Delivery of weapons is not new for UAVs; the Air Force's Predator has already done that with Hellfire missiles in Afghanistan. What is new is the all-weather strike capability of the UAV as its primary mission. The idea is to take out enemy radars and surface-to-air missiles to prepare the way for manned-aircraft strikes.

Lamp also raises the possibility that the UCAV will have an electronic countermeasures capability, a mission currently performed by manned aircraft — and one that almost certainly will increase the electronics content of the new UCAVs.

In this regard, the UCAV, with its speed of 0.8 Mach and altitude of 40,000 feet, is intended to complement the planned F-22 fighter and F-35 joint strike fighter. The UCAV is designed to operate autonomously with a single operator controlling as many as four vehicles in performance of the mission.

As with all new aircraft these days, the UCAV will feature a stealth capability, bringing stealth to "the next level," according to Lamp. The 19,000-pound gross weight vehicle will have a 3,600-pound weapons payload.

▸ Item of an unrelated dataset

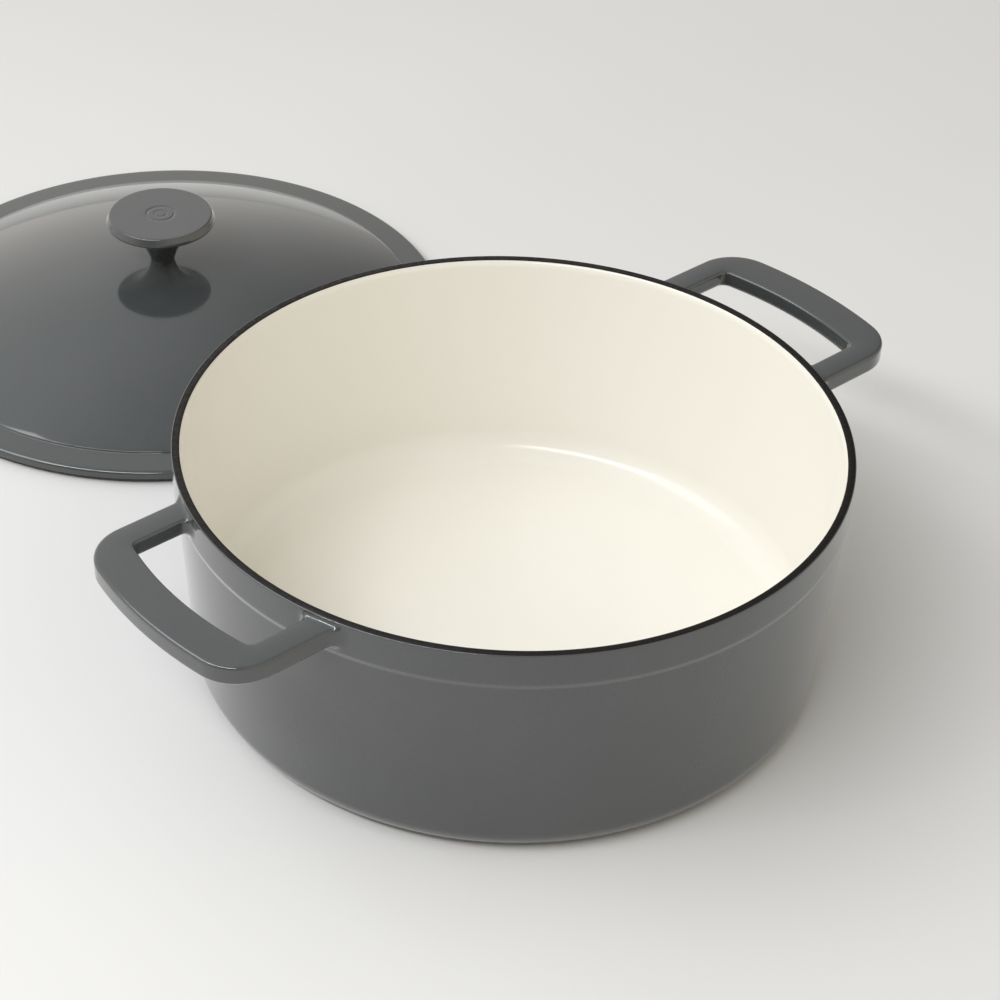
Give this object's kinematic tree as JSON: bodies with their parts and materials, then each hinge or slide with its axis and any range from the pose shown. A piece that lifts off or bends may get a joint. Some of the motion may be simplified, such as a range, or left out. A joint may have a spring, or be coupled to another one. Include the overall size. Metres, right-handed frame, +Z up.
{
  "type": "dutch oven",
  "caption": "Round enamelled cast iron dutch oven with two cast loop handles and a domed lid with a disc knob, lid laid beside the pot.",
  "frame": {"origin": "centre of the pot's base, on the surface that the pot stands on", "axes": "+Z up along the pot's axis, +X along the line of the two loop handles; the lid lies towards +Y"},
  "size_m": [0.3688, 0.584, 0.1074],
  "materials": {
    "slate_enamel": "glossy slate grey vitreous enamel",
    "cream_enamel": "glossy cream vitreous enamel",
    "rim_enamel": "matte, slightly grainy brown-black enamel",
    "enamelled_iron": "cast iron under a glossy slate grey vitreous enamel",
    "bare_iron": "matte brown-black ground iron",
    "screw_steel": "brushed stainless steel"
  },
  "bodies": {
    "pot": {"pot_casting": "bare_iron", "side_handle_right": "enamelled_iron", "side_handle_left": "enamelled_iron", "pot_outer_enamel": "slate_enamel", "pot_inner_enamel": "cream_enamel", "pot_rim_enamel": "rim_enamel"},
    "lid": {"lid_casting": "bare_iron", "lid_outer_enamel": "slate_enamel", "lid_inner_enamel": "cream_enamel", "knob": "enamelled_iron", "knob_screw": "screw_steel", "knob_washer": "screw_steel"}
  },
  "joints": [
    {"name": "lid_lift", "type": "slide", "parent": "pot", "child": "lid", "axis": [0, 0, 1], "range_m": [0, 0.2]}
  ]
}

Among the critical technologies currently being evaluated are the system architectures for flight control and communications. Given the accelerated schedule of the program and the operational experience of the previous UAVs, there doesn't appear to be much opportunity here for technological innovation for the sake of technological innovation.

A parallel UAV program, the Air Force's Global Hawk, is also getting increased attention in the post-Sept. 11 environment.

As described by Paul Meyer, vice president of Northrop Grumman Corp.'s UAV operations in El Segundo, Calif., the RQ-4A Global Hawk is providing battlefield information over Afghanistan from its electro-optical and infrared sensors, synthetic aperture radar, and signals intelligence (SIGINT) sensors. Two of the unmanned aircraft have been in the theater of operations since last November.

Speaking at a news briefing in Washington in April the day after Northrop Grumman delivered the sixth air vehicle, Meyer estimated that at least 200 of the UAVs might be built to satisfy the needs of the U.S. military services and foreign military sales. The company is scheduled to deliver the seventh vehicle this fall, the last under the DARPA-sponsored advanced concept technology development (ACTD) phase, and then begin manufacturing them on conventional production lines.

With its long flight endurance — 36 hours was demonstrated last year in an autonomous flight across the Pacific to Australia — and operating altitude of 65,000 feet, Global Hawk provides an excellent platform for a variety of surveillance operations, according to Meyer.

In the visual portion of the spectrum the UAV is already providing 1-meter resolution from altitudes as high as 57,000 feet, as demonstrated last year in tests over the Dryden center.

There is a pent up need for this capability, Meyer says. The U.S. Coast Guard, for example, will be getting into the act to monitor seaborne threats as well as performing more mundane operations, such as interdiction of drug trafficking. The Navy is considering similar applications from its ships at sea.

One scenario currently being explored, according to Meyer, involves deploying Global Hawk vehicles to the island of Diego Garcia in the Indian Ocean, from which they could reach Iraq in 17 and a half hours.

Using existing Ku band military communications satellites, he claims that Global Hawk can provide data rates as fast as 274 megabits per second 24 hours a day. Military personnel on the ground can use conventional laptop computers powered by Intel 486 microprocessor chips to upload and download information.

Even NASA is getting into the act. In May officials of the space agency's Ames Research Center in Mountain View, Calif., dedicated what they call a UAV Applications Center to develop technologies for high-resolution imaging by UAVs operating in the airspace controlled by the Federal Aviation Administration.

This project will use a lightweight flying wing called the Pathfinder Plus developed at the Dryden center in cooperation with AeroVironment Inc. in Monrovia, Calif. The $3.76 million project will be the first commercial use of a solar-powered UAV operating in national airspace, according to NASA. While intended as a civilian project, it should also generate technologies applicable to military users.

What UAVs have going for them throughout this spectrum of applications, in addition to the obvious advantages of reducing the risk to human life and possibly saving some money, is their lack of human pilots. Accommodating human pilots limits maneuverability and payloads by placing restrictions on the G forces that the aircraft can sustain.

In this environment silicon semiconductors are far more survivable than their cousins on row 4 of the periodic table of elements, carbon-based life forms.